Luckily, there are ways you can help your partner’s superannuation continue to grow. You can do this by:

  • making a Spouse Contribution to their super account
  • arranging for Contribution Splitting (also known as Super Splitting)

It’s up to you to decide if contribution splitting and/or making a spouse super contribution is a good option for you, and will depend on many things, including:

  • your personal circumstances
  • your combined income
  • your plans for retirement

Therefore, it’s important to chat with your super fund or financial advisor.

How spouse contributions and superannuation splitting works

Spouse Contributions

Under the current 2017/2018 tax rules, you may be able to claim an 18% tax offset on super contributions up to $3,000 that you make on behalf of your non-working or low-income-earning partner. You can contribute more than $3,000, but you won’t receive the spouse contribution tax offset on anything above $3,000.

If your spouse receives $37,000 or less in the total of assessable income, fringe benefits and employer super contributions, then you can access the maximum tax offset of $540, provided an after-tax contribution of at least $3,000 is made. The tax offset is then progressively reduced until the tax offset reaches zero for spouses who earn $40,000 or more in the total of assessable income, fringe benefits and employer super contributions in a year.

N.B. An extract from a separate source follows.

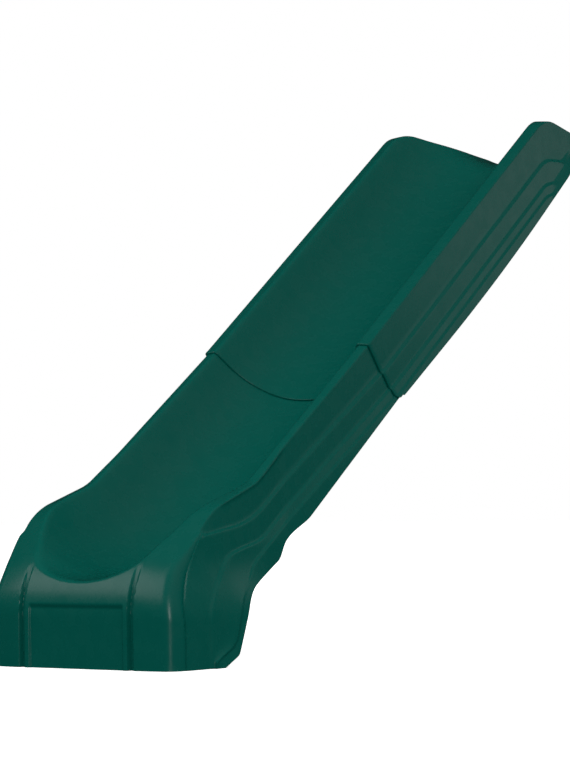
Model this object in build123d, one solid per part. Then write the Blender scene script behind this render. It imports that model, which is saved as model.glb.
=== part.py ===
from build123d import *
import math
import os

# All sizes are in millimetres and degrees.

# Whole slide
deck_height = 1219.0            # top of the deck that the landing lip rests on, a 48 in deck
exit_height = 183.0             # bed above the ground where the slide ends
incline_angle = 36.5            # bed to the ground
run_out = 324.0                 # front face to where the level bed would meet the incline
landing_length = 175.0          # where the incline would meet the landing to the back of the lip
foot_bed_radius = 430.0         # bend of the bed above the foot
top_bed_radius = 190.0          # bend of the bed below the landing

# Section across the incline, heights square to the bed
trough_radius = 208.0
trough_wall_angle = 62.0        # where the round trough turns into its straight wall
crest_height = 150.0            # top of the side walls above the bed
bed_thickness = 7.6             # the two skins fused where the bed meets the underside
rim_half_width = 232.0
first_ledge_drop = 77.0         # below the crest
second_ledge_drop = 123.0
parting_line_drop = 145.0
ledge_step = 7.0                # each ledge stands this much further out
parting_line_steps = 2.8        # how far the parting line stands out, in ledge steps
belly = 10.0                    # the underside bows down by this much above the seam
belly_radius = 8000.0

# Skins and the lapped seam
skin = 4.0
end_wall = 5.0
seam_distance = 679.0           # from the foot's bend to the seam, along the bed
lap = 20.0                      # the upper section covers this much of the lower one
lap_clearance = 0.4
end_gap = 0.2

# Foot
foot_half_width = 254.0         # at the front face
foot_flare = 10.0               # extra half width where the foot is widest
foot_flare_at = 190.0           # from the front face
foot_corner_radius = 30.0
foot_length = 150.0             # along the ground
nose_height = 185.0             # corners and bends of the nose, in the side view
nose_radius = 120.0
nose_back = 160.0
nose_shoulder_height = 335.0
nose_back_radius = 200.0
shoulder_back = 322.0           # where the shoulder turns up into the crest of the incline
shoulder_height = 389.0
shoulder_radius = 150.0
heel_corners = ((50.0, 24.0, 22.0), (110.0, 155.0, 90.0))   # behind the foot: run, height, bend
heel_top = 382.0                # where the heel meets the incline's underside
heel_top_radius = 110.0
flare_end = 438.0               # the foot's extra width has died away by here
flare_radii = (260.0, 300.0)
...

You can’t claim this tax offset if:

  • You spouse has exceeded their non-concessional contributions cap for the financial year
  • Your spouse’s super balance is $1.6 million (for 2017/18) or more on 30 June of the previous financial year in which the contribution was made

A few things to remember:

  • You and your spouse must both be Australian residents when the contributions are made
  • You cannot make the payment for family law purposes (e.g. super splitting order from the Family Court)
  • The contribution must be paid into your spouse’s super fund or retirement savings account
  • The contributions must not be deductible to you.

Contribution Splitting

In addition to contributing to your spouse’s super, you can also choose to have some of your own super contributions put into their super account, as long as they’re under their preservation age or between their preservation age and 65 years and not retired.

Super contributions can only be split in the financial year immediately after the year in which the contributions were made or in the same financial year as the contributions were made only if your entire benefit is being withdrawn before the end of that financial year as a rollover, transfer, lump sum benefit or a combination of these. Some super funds may charge a fee to do this.

There are two types of contributions that can be split:

  • Employer contributions, which is the most common type to split and
  • After tax contributions, which is money you voluntarily deposit into your super after tax.

For more details about contributing to your partner’s super, have a chat with your super fund or financial advisor, as they’ll be able to guide you through the process.